Our goal for the emergency services: Deployment with confidence
Fire operations in underground transport system (UTS) are dangerous. The further the emergency services advance into the smoke, the more likely simple mistakes can have fatal consequences. Our goal is to give firefighters the confidence that they can still meet these enormous challenges.
Fit for the tunnel?
In order to be well prepared for fire operations in traffic tunnels, four essential requirements must be met: The firefighters must be physically sufficiently fit and should have prepared mentally with the expected (decision) situations. They need to master their equipment and know "their" tunnel.
The usual requirements for the physical fitness of the firefighters also apply to operations in UTS. Being fit for respiratory protective equipment and a sufficiently good daily form are self-evident prerequisites for a deployment. By the way, the biggest stress factor is the combination of long distances and the great weight of the personal protective equipment and the equipment carried along. Although the heat load is also high depending on the situation, it tends to be lower than in the case of a residential fire in rooms with low ceiling height, for example, an apartment or a basement.

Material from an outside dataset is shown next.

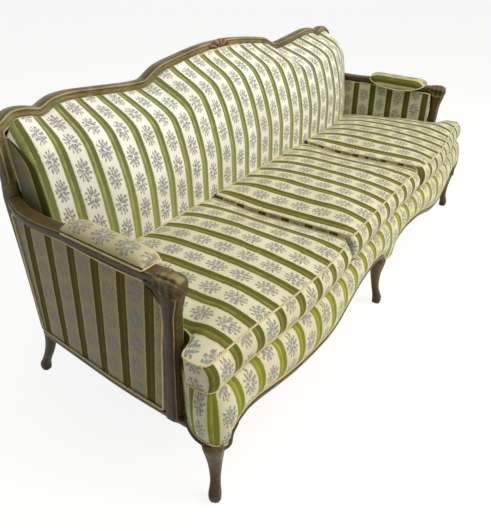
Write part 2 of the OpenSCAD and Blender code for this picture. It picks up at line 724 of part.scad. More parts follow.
// Padded armrest over the rail: [side from out to in, height of the outer part or of the inner flank, share of each]
armrest_steps = 12;
armrest_set_back = 81;
armrest_front_y = arm_front_y + armrest_set_back;
armrest_edge = 1;
armrest_drop = 30;
armrest_overhang = 3;
armrest_flank = 25;
armrest_top_shares = [[0, 0], [-0.01, 0.45], [0.11, 0.8], [0.32, 1], [0.6, 0.96], [0.9, 0.6]];
armrest_flank_share = 0.4;
module armrest_left() {
  color("khaki")
    loft([
      for (k = [0:armrest_steps])
        let (
          t = 0.985 * (2 * k / armrest_steps - 1),
          y = armrest_front_y + armrest_l * (t + 1) / 2,
          w = sqrt(1 - t ^ 6),
          seat = along(arm_top_rows, y) + 2 * gap,
          top = seat + armrest_t * (0.25 + 0.75 * w),
          inner = along(arm_inner_rows, y) - 2 * gap,
          out = inner + arm_rail_w + armrest_overhang,
          side = inner - armrest_edge - armrest_flank * w,
          low = seat - armrest_drop * (1 - t * t) ^ 0.7
        )
          [
            for (q = armrest_top_shares) [-mix(out, side, q[0]), y, mix(seat, top, q[1])],
            [-side, y, mix(low, top, armrest_flank_share)], [-side - armrest_edge, y, low], [-inner, y, low], [-inner, y, seat]
          ]
    ]);
}
module armrest_right() right_hand() armrest_left();

// Show-wood moulding along the foot of each side, from the front leg to the back post
side_moulding_steps = 12;
module side_moulding_left() {
  rear = post_front_y - gap;
  reach = rear - post_rear_edge(panel_bottom);
  color("saddlebrown")
    loft([
      for (k = [0:side_moulding_steps])
        let (y = mix(side_rail_front, rear, k / side_moulding_steps), u = clamp(1 - (rear - y) / reach, 0, 1))
          section(
            [outer_arm_at(u, 0) + side_moulding_w / 2 - outer_arm_t, y, show_bottom + side_moulding_h / 2],
            [-1, 0, 0], [0, 0, 1], side_moulding_w / 2, side_moulding_h / 2, 8, arm_squareness
          )
    ]);
}
module side_moulding_right() right_hand() side_moulding_left();

// Zig-zag springs across the seat, clipped to the front and rear rails
spring_count = 14;
spring_wire = 3.5;
spring_bends = 12;
spring_reach = 22;
spring_slant_share = 0.9;
function spring_x(k) = mix(-rail_end_x, rail_end_x, (k + 0.5) / spring_count);
function spring_front(x) = front_line(x) + apron_padding + front_rail_t / 2;
spring_rear = back_face_y + back_rail_t / 2;
module spring(x) {
  front = spring_front(x);
  pitch = (spring_rear - front) / (2 * spring_bends);
  wire_path = [
    [x, front],
    for (k = [1:2 * spring_bends - 1]) [x + (k % 2 == 0 ? -spring_reach : spring_reach), front + k * pitch],
    [x, spring_rear]
  ];
  translate([0, 0, rail_top])
    linear_extrude(spring_wire)
      polygon([
        for (p = wire_path) p + [spring_wire * spring_slant_share, 0],
        for (k = [len(wire_path) - 1:-1:0]) wire_path[k] - [spring_wire * spring_slant_share, 0]
      ]);
}
module seat_springs() color("silver") for (k = [0:spring_count - 1]) spring(spring_x(k));
clip_w = 14;
clip_l = 12;
clip_t = 1.2;
module spring_clips() {
  color("gray")
    for (k = [0:spring_count - 1])
      let (x = spring_x(k))
        for (y = [spring_front(x), spring_rear])
          translate([x - clip_w / 2, y - clip_l / 2, rail_top + spring_wire]) cube([clip_w, clip_l, clip_t]);
}

// Padded deck, notched round the back posts, and the dust cover under the braces
deck_bottom = rail_top + spring_wire + clip_t;
deck_lap = 1;
deck_half = inner_arm_x + inner_arm_t + deck_lap;
module seat_deck() {
  notch = post_inner - 2 * gap;
  color("tan") translate([0, 0, deck_bottom])
    linear_extrude(deck_h - deck_bottom)
      polygon([
        for (x = stations(-deck_half, deck_half)) [x, front_line(x) + apron_padding + 2 * gap],
        [deck_half, post_front_y - gap], [notch, post_front_y - gap], [notch, outer_back_y - gap],
        [-notch, outer_back_y - gap], [-notch, post_front_y - gap], [-deck_half, post_front_y - gap]
      ]);
}
dust_t = 1.5;
module dust_cover() {
  half = post_inner - 2 * gap;
  color("dimgray") translate([0, 0, brace_z - dust_t])
    linear_extrude(dust_t)
      polygon([
        for (x = stations(-half, half))
          [x, max(front_line(x) + apron_padding + front_rail_t, abs(x) > rail_end_x - gap ? side_rail_front : -half_d) + gap],
        [half, back_face_y - gap], [-half, back_face_y - gap]
      ]);
}

// Seat cushions: borders swell at the front between two piped edges, and the tops are crowned
cushion_bottom = deck_h + gap;
border_top = cushion_bottom + border_h;
cushion_side_x = inner_arm_x - 2 * gap;
cushion_corner = 14;
rear_lift = 14;
corner_sag = 26;
cushion_set = 18;
cushion_rear_gap = 6;
side_hollow = 4;
function cushion_front(x) = front_line(x) + cushion_set;
function cushion_rear(x) =
  pad_back_y - pad_depth * along(pad_roll_shares, min(abs(x) / pad_arm_half, 1)) - cushion_rear_gap;
lift_zone = 200;
sag_width = 230;
sag_front = 250;
sag_zone = 300;
function cushion_edge_z(p) =
  border_top + rear_lift * ease((p[1] - seat_back_y + lift_zone) / lift_zone)
  - (rear_lift + corner_sag) * ease((abs(p[0]) - cushion_side_x + sag_width) / sag_width)
  * ease((p[1] - seat_back_y + sag_front) / sag_zone);
// [share of the border's height, inset share, swell share]
border_shares = [[0, 0.006, 0.5], [0.05, 0.001, 0.6], [0.3, 0, 0.95], [0.6, 0, 1], [0.85, 0, 0.6], [0.97, 0, 0.05]];
crown_shares = [0.985, 0.93, 0.84, 0.7, 0.5, 0.28];
under_shares = [0.3, 0.9];
front_zone = 60;
function front_face(p) = ease((cushion_front(p[0]) + front_zone - p[1]) / front_zone);
module cushion(outline, c) {
  top = border_top + cushion_crown;
  loft([
    for (s = under_shares) [for (p = outline) let (q = c + (p - c) * s) [q[0], q[1], cushion_bottom]],
    for (r = border_shares)
      [
        for (p = outline)
          let (q = c + (p - c) * (1 - r[1]))
            [q[0], q[1] - border_swell * r[2] * front_face(p), mix(cushion_bottom, cushion_edge_z(p), r[0])]
      ],
    for (s = crown_shares)
      [
        for (p = outline)
          let (q = c + (p - c) * s) [q[0], q[1], mix(cushion_edge_z(p), top, 1 - s ^ 4)]
      ]
  ]);
}
function arc_points(c, r, from, to, steps) =
  [for (k = [0:steps]) let (a = mix(from, to, k / steps)) c + r * [cos(a), sin(a)]];
function front_points(a, b) = [for (x = stations(a, b)) [x, cushion_front(x)]];
function rear_points(a, b, steps) = [for (k = [1:steps - 1]) let (x = mix(a, b, k / steps)) [x, cushion_rear(x)]];
function side_points(x, from, to, hollow) =
  [for (k = [1:7]) [x + hollow * sin(180 * k / 8), mix(from, to, k / 8)]];
module seat_cushion_middle() {
  x = middle_cushion_w / 2 - gap;
  r = cushion_corner;
  front = cushion_front(x - r) + r;
  rear = cushion_rear(x) - r;
  outline = [
    each front_points(-x + r, x - r),
    each arc_points([x - r, front], r, -60, 0, 2),
    each side_points(x, front, rear, -side_hollow),
    each arc_points([x - r, rear], r, 0, 90, 2),
    each rear_points(x - r, -x + r, 9),
    each arc_points([-x + r, rear], r, 90, 180, 2),
    each side_points(-x, rear, front, side_hollow),
    each arc_points([-x + r, front], r, 180, 240, 2)
  ];
  color("palegoldenrod") cushion(outline, [0, mix(front, rear, 0.48)]);
}
// The outer cushions have an ear that reaches in front of the arm post: shares of its reach and of its depth
ear_proud = 4;
ear_out = corner_x + ear_proud;
ear_corner = 26;
ear_shares = [[0, 0], [0.06, 0.3], [0.2, 0.62], [0.48, 0.82], [0.8, 0.9], [0.97, 1.05], [1, 1.5]];
ear_depth = 46;
ear_set = 12;
module seat_cushion_left() {
  x0 = -cushion_side_x;
  x1 = -middle_cushion_w / 2 - gap;
  r = cushion_corner;
  front = cushion_front(x1 - r) + r;
  rear = cushion_rear(x1) - r;
  ear_front = cushion_front(ear_out - ear_corner) + ear_corner;
  ear_back = post_front_edge(deck_h + border_h) + ear_set;
  outline = [
    each arc_points([-ear_out + ear_corner, ear_front], ear_corner, 180, 262, 5),
    each front_points(-ear_out + ear_corner + gap, x1 - r),
    each arc_points([x1 - r, front], r, -60, 0, 2),
    each side_points(x1, front, rear, -side_hollow),
    each arc_points([x1 - r, rear], r, 0, 90, 2),
    each rear_points(x1 - r, x0 + r, 9),
    each arc_points([x0 + r, cushion_rear(x0) - r], r, 90, 180, 2),
    each side_points(x0, cushion_rear(x0) - r, ear_back, side_hollow),
    for (q = ear_shares) [mix(x0, -ear_out, q[0]), ear_back - ear_depth * q[1]]
  ];
  color("palegoldenrod") cushion(outline, [mix(x0, x1, 0.5), mix(front, rear, 0.32)]);
}
module seat_cushion_right() right_hand() seat_cushion_left();

crest_rail();
crest_carving();
back_post_left();
back_post_right();
rear_leg_left();
rear_leg_right();
front_leg_left();
front_leg_centre();
front_leg_right();
foot_glides();
front_rail();
rear_rail();
side_rail_left();
side_rail_right();
cross_brace_left();
cross_brace_right();
corner_blocks();
block_screws();
lower_back_rail();
back_uprights();
back_webbing();
seat_springs();
spring_clips();
seat_deck();
dust_cover();
arm_rail_left();
arm_rail_right();
arm_post_left();
arm_post_right();
arm_tack_rail_left();
arm_tack_rail_right();
inner_arm_left();
inner_arm_right();
outer_arm_left();
outer_arm_right();
armrest_left();
armrest_right();
front_moulding_left();
front_moulding_right();
side_moulding_left();
side_moulding_right();
apron_cover();
back_pad();
outer_back();
seat_cushion_left();
seat_cushion_middle();
seat_cushion_right();
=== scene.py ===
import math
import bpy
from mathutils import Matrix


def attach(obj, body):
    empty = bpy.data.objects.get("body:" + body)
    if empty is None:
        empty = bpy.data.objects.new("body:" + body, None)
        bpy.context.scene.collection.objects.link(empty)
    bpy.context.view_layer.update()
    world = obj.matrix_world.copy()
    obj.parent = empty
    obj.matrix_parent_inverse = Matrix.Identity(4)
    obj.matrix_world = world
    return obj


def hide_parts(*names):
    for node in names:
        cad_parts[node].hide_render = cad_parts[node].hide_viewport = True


bl_info = {
    "name": "Cabriole sofa",
    "version": (1, 0, 0),
    "blender": (4, 5, 0),
    "location": "3D View > Sidebar > Sofa",
    "description": "Dresses the sofa's frame in painted show-wood, striped brocade and loose cushions",
    "category": "Object",
}

import bmesh
import bpy
import numpy as np
from mathutils import Matrix, Vector, noise

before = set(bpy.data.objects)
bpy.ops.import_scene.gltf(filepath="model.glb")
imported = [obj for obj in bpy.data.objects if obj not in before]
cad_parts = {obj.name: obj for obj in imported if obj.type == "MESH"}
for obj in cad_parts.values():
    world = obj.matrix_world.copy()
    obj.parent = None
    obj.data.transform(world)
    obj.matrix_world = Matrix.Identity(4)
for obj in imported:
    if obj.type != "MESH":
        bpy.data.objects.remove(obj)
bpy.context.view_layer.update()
MM = 0.001

# Sizes of the frame that the dressing follows, in millimetres
HALF_W = 1025
FRONT_Y = -393
FRONT_RECESS = 17
FRONT_SWEEP = 37
CORNER_X = 1004
CORNER_R = 38
SEAT_BACK_Y = 146
DECK_H = 360
RAIL_TOP = 334
REAR_RAIL_Y = 339.6
SHOW_BOTTOM = 186
PANEL_BOTTOM = 202.4
CLEARANCE = 0.4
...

A great help for all emergency personnel is to make foreseeable decisions before deployment and to derive simple rules from them. Most important is: The SCBA team decides by themselves when to turn around in the smoke. And for this alone the safety of the team is decisive. Another important rule, for example, is that a reconnaissance team "only" reconnoiters and does not search and rescue because it is not equipped for it. However, preparation for deployment also includes talking about possible exceptions to rules: If a reconnaissance team finds a helpless person in close proximity to an emergency exit, the team will of course rescue them. This is manageable over short distances even without transport aids.
It goes without saying that firefighters have to master their breathing apparatus. This applies twice for operations in UTS, because, for example, you cannot rely on the backup team to be on hand immediately in case of an emergency. Using thermal imaging cameras is one thing; another challenge is to interpret the monitor image correctly. This should be practised intensively by the fire services. Handling search sticks is easy; we recommend that they are also used in residential fires. Then their use becomes routine. The same applies to marking lights.
Know your tunnel
The dimensions of a tunnel system define the demands on the emergency personnel, from the arrangement of parallel tubes and side accesses, the tactical possibilities arise. Therefore, both crew and officers should know "their" tunnel as well as possible. For this, the study of operational plans is helpful, but not sufficient. Many fire services use the regular maintenance work in road tunnels for inspections so that the emergency personnel can grasp their tunnel literally.
Operational drills: Better often and small, than rarely and large
Regular operational drills are required by law for many tunnels. We recommend doing frequent small drills because the learning effect is more sustainable than with rare large drills. Inspections and drills in railway tunnels are relatively rare. Here it is recommended to increase the frequency together with the railway companies and at least to familiarize with the access and the spacial conditions in front of the railway tunnel portals.